# Start of SUPPLIED ENTRIES

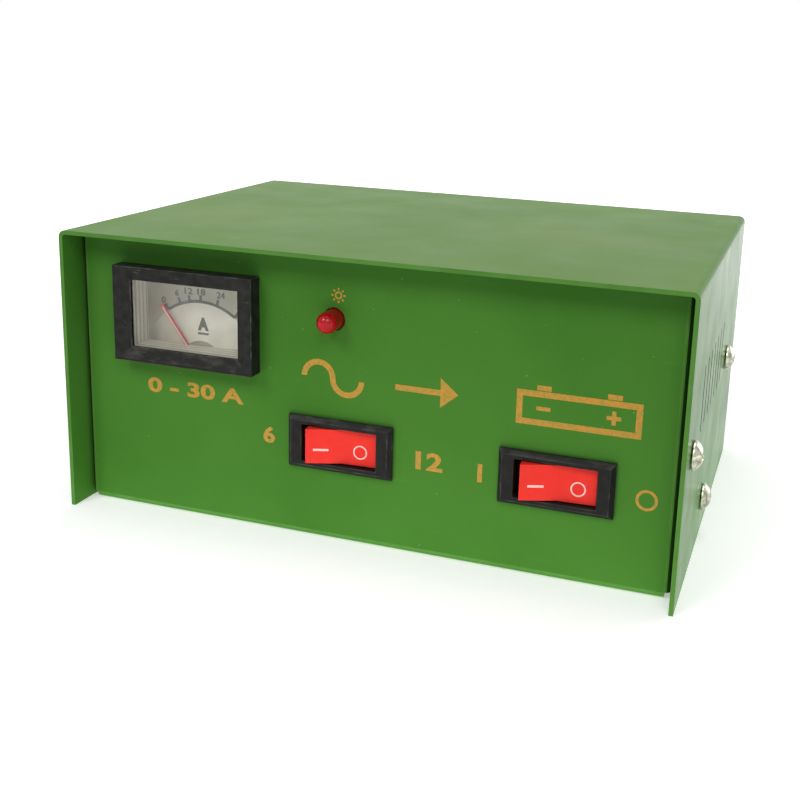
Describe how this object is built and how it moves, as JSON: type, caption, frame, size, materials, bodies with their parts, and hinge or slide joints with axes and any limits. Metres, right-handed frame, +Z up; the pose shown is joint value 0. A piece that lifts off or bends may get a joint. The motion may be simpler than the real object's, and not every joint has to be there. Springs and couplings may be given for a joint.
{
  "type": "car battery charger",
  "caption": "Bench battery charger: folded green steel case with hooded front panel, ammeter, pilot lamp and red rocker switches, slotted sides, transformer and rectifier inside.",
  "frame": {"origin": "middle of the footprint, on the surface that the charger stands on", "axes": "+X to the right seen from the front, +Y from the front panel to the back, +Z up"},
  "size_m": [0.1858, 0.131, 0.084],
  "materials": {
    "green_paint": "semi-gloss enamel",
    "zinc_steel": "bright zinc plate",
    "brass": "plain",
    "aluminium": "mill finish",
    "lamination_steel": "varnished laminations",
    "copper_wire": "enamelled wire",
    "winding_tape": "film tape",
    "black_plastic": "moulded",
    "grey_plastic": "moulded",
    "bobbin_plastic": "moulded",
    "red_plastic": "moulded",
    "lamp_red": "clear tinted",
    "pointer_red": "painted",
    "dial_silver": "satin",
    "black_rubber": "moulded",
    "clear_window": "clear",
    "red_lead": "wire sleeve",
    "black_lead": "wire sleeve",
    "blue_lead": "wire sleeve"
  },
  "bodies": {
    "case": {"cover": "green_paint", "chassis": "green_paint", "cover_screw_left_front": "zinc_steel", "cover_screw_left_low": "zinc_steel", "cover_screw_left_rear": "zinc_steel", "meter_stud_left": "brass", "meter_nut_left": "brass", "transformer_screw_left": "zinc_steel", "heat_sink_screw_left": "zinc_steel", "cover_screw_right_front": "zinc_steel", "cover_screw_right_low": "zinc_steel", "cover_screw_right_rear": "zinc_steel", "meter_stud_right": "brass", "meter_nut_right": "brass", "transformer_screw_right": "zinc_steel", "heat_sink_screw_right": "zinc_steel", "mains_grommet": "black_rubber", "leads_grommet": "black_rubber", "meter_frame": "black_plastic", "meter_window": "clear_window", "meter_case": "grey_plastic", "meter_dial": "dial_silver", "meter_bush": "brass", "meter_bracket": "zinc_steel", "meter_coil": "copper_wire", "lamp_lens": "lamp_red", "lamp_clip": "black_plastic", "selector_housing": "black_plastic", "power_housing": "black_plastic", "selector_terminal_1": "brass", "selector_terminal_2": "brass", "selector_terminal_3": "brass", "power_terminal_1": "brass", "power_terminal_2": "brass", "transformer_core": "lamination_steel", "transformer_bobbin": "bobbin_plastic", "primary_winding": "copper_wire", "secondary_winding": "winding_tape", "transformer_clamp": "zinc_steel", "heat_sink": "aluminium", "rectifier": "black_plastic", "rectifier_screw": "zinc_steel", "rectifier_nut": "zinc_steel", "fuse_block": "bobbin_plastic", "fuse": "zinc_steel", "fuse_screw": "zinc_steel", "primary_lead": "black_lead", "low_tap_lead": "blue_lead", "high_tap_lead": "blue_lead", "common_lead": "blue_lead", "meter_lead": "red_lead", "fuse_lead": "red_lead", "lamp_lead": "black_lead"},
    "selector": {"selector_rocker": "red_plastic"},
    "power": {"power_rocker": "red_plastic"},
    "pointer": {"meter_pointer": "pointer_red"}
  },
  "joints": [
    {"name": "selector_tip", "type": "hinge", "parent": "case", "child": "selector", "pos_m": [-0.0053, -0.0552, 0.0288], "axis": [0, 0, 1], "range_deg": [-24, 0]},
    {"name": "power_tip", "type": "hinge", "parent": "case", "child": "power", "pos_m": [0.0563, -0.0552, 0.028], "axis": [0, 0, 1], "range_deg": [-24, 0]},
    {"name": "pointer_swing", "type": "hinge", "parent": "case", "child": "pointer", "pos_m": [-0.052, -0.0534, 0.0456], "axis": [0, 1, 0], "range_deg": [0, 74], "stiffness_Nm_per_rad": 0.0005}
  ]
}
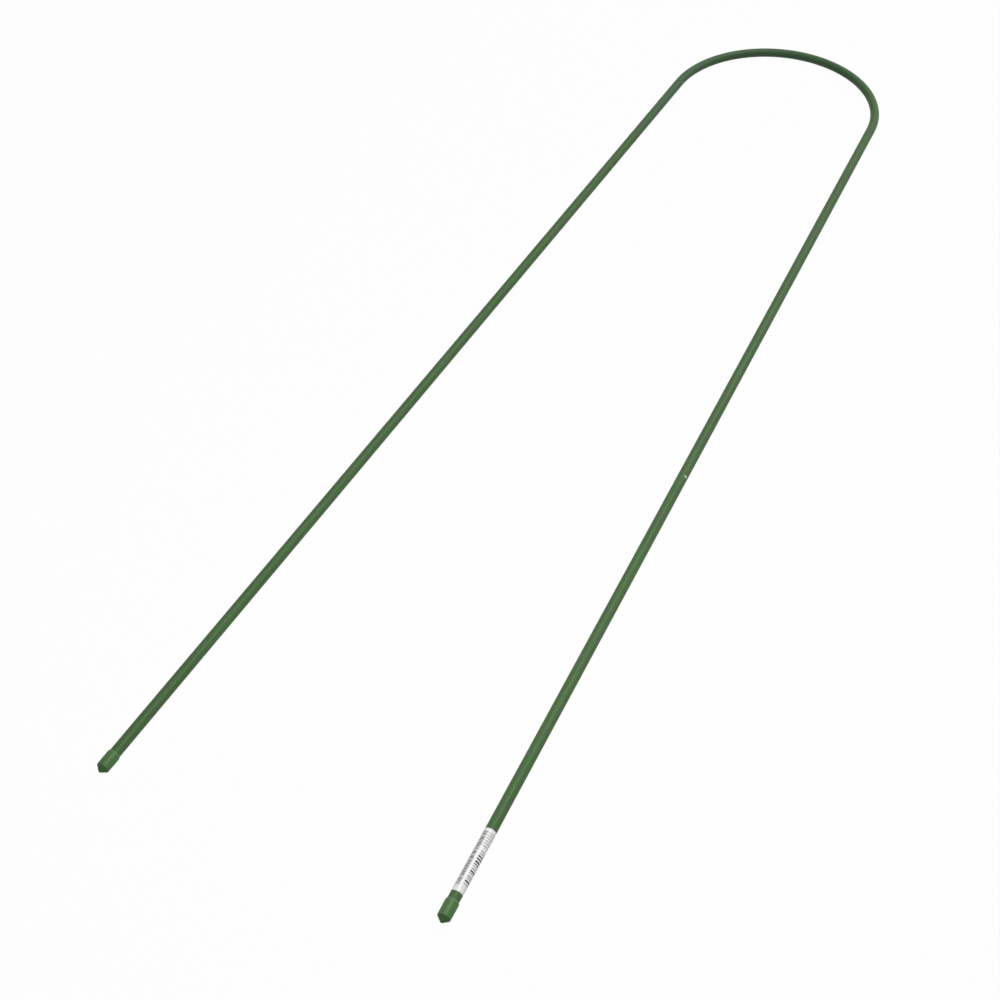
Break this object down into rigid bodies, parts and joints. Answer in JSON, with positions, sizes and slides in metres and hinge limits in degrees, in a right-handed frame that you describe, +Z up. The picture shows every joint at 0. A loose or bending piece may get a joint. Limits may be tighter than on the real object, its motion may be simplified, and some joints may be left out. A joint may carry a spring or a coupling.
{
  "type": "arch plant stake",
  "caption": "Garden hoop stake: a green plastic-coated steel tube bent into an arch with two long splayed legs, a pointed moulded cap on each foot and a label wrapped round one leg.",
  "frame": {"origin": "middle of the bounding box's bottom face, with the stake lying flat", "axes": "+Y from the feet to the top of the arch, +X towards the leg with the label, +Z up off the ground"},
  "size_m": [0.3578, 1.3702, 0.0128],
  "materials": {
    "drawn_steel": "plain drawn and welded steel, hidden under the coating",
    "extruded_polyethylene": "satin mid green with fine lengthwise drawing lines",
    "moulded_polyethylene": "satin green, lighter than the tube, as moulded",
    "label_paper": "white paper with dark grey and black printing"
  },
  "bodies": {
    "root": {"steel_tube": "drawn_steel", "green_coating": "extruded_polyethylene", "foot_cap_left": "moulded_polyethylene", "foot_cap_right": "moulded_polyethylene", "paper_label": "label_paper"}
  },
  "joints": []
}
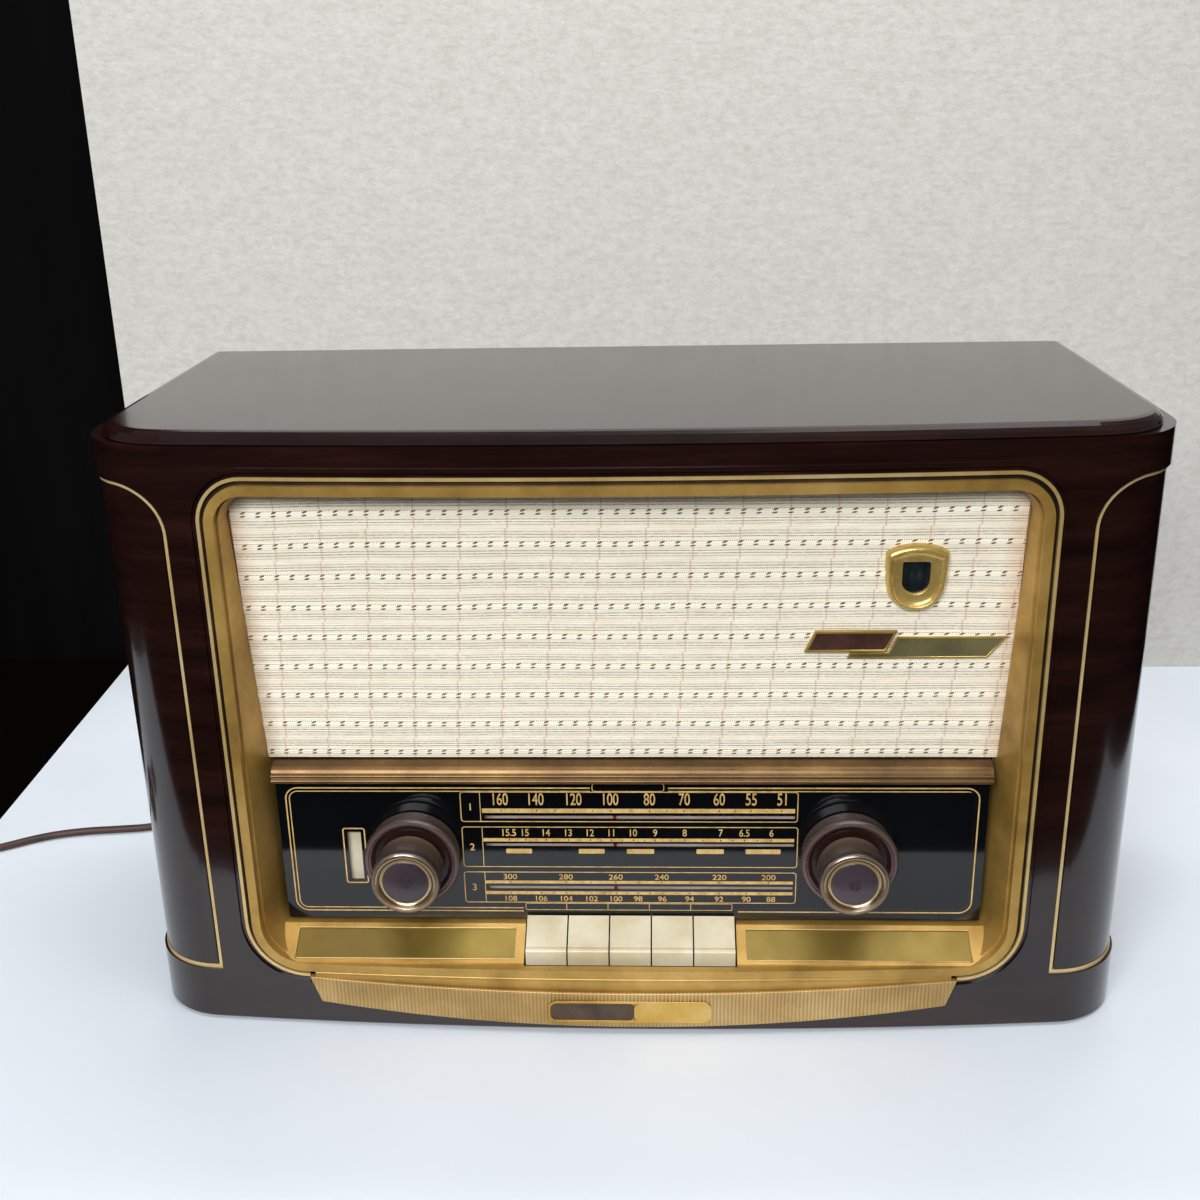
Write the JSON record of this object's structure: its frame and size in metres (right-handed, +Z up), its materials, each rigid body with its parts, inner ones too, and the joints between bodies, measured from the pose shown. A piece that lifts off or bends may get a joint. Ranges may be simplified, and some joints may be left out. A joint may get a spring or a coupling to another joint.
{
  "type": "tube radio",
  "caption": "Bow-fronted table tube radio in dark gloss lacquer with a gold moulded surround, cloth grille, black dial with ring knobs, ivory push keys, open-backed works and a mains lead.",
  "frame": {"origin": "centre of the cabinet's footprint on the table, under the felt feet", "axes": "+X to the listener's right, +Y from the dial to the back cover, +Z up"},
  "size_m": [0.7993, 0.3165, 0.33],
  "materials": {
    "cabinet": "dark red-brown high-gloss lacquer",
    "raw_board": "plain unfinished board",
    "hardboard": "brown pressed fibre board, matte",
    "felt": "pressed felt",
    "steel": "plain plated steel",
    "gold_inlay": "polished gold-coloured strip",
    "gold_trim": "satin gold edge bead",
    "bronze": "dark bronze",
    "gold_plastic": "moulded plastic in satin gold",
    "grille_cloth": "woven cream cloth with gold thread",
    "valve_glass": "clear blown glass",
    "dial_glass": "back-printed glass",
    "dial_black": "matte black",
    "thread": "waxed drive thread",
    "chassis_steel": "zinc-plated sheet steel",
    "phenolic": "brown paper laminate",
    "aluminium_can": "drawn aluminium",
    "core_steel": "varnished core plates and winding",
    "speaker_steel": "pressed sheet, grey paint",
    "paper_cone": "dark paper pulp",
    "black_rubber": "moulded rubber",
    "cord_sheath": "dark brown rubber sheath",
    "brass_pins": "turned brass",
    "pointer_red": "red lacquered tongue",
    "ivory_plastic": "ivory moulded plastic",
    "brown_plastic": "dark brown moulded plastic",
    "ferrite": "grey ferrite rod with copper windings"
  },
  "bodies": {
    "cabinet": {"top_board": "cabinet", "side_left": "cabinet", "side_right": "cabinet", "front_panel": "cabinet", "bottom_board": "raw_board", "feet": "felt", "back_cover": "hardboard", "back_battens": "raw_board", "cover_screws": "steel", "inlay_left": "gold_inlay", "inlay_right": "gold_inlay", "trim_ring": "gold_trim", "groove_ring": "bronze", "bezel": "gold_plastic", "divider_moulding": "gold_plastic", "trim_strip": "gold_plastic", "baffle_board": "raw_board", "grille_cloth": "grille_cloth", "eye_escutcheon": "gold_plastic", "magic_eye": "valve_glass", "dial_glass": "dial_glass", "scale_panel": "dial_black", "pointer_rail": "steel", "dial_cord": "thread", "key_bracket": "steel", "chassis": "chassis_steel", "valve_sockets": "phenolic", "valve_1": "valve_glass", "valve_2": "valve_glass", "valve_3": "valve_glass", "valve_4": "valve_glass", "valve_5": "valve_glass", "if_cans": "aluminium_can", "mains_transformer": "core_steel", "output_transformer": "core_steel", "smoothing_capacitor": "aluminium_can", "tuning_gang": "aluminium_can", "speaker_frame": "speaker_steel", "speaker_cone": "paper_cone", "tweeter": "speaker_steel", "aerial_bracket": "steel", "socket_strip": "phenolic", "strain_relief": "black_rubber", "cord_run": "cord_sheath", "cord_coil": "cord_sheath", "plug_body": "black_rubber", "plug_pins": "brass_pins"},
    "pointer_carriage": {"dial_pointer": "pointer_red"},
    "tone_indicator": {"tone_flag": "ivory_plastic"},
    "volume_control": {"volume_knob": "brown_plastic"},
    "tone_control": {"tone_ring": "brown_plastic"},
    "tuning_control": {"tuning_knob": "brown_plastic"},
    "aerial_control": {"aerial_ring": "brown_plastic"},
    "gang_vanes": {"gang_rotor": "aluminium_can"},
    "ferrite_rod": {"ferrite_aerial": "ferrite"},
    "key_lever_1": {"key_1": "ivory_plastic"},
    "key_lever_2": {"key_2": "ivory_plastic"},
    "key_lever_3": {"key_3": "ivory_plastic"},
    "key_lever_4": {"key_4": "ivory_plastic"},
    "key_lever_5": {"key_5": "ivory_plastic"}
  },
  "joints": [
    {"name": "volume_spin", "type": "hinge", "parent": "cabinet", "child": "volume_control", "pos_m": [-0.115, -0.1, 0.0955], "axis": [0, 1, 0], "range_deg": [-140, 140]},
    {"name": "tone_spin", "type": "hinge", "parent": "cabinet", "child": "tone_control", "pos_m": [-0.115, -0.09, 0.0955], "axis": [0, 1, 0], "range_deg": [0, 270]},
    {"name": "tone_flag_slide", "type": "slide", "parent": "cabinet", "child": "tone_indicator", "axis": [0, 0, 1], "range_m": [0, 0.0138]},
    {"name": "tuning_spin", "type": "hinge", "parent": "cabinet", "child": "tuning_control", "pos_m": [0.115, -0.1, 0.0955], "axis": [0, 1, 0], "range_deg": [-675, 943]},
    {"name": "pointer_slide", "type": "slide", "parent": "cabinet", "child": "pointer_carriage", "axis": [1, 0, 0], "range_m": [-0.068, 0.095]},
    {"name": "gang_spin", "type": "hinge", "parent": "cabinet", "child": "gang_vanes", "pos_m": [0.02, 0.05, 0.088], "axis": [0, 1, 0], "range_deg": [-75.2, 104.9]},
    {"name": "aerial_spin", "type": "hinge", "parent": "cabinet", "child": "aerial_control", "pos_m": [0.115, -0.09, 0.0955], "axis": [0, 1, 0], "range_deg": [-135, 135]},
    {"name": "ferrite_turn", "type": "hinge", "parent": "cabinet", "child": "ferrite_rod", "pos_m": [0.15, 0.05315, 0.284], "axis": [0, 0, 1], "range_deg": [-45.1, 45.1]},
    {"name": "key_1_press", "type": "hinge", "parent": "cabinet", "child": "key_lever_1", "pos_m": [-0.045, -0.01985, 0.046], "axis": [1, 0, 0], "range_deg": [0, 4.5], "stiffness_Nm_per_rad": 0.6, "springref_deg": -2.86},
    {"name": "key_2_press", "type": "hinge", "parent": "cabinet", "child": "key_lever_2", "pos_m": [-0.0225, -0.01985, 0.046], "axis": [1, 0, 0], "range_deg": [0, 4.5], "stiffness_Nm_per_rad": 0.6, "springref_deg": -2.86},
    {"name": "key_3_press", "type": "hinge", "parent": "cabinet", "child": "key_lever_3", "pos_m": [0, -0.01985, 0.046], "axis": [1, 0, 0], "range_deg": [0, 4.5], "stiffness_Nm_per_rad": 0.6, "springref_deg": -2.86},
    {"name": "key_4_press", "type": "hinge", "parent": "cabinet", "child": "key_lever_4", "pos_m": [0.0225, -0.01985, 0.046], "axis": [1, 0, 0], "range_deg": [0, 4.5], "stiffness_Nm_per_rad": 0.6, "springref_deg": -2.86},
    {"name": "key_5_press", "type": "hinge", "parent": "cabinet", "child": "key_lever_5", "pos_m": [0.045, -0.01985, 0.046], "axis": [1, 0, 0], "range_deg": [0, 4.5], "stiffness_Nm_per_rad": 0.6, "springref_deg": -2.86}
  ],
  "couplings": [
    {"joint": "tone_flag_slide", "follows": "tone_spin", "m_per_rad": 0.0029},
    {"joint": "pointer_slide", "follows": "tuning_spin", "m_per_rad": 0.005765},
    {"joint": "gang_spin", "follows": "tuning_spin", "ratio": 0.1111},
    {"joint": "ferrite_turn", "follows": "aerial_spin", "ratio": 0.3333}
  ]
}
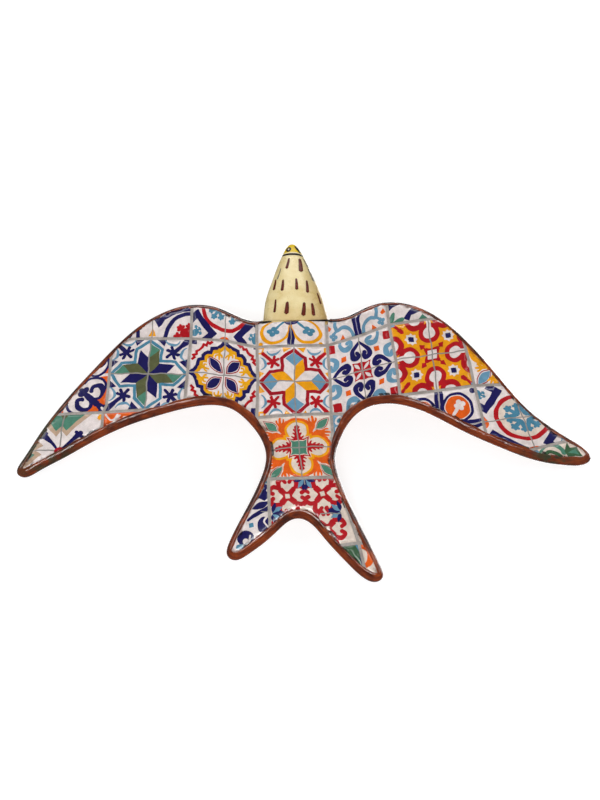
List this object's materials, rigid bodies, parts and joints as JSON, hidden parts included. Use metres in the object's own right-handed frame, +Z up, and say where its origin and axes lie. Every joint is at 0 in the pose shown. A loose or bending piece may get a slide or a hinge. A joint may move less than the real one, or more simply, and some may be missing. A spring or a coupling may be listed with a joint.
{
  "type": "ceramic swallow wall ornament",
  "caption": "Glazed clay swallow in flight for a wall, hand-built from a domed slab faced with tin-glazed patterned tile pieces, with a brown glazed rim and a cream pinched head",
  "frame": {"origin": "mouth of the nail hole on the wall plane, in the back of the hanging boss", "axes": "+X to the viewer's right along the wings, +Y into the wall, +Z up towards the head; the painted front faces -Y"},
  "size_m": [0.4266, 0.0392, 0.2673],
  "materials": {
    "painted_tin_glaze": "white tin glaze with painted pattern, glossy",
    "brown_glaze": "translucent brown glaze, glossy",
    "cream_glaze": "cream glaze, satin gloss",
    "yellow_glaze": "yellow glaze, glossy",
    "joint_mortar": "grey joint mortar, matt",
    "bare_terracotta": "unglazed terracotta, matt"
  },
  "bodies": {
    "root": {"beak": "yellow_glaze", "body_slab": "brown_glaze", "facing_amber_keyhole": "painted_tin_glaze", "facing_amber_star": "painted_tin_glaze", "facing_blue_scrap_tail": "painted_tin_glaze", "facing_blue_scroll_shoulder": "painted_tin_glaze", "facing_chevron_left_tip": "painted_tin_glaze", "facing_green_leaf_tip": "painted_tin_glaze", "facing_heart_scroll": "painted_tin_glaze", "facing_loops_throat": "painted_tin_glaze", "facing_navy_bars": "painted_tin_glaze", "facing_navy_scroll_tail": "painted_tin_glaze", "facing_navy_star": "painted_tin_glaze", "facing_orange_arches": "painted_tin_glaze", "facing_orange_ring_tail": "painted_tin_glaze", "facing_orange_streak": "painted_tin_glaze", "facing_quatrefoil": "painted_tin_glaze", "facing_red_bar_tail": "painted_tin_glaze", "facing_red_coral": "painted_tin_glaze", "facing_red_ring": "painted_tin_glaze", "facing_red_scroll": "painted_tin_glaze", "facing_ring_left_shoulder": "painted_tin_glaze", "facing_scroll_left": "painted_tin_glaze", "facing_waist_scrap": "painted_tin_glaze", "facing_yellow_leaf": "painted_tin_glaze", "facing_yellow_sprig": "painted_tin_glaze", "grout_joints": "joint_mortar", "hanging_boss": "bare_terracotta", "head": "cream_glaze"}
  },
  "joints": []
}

# End of SUPPLIED ENTRIES

* [BRIEF]:
State the number of lines in the data that include the string "hidden", and add nothing else.

* [SOLUTION BELOW]:
2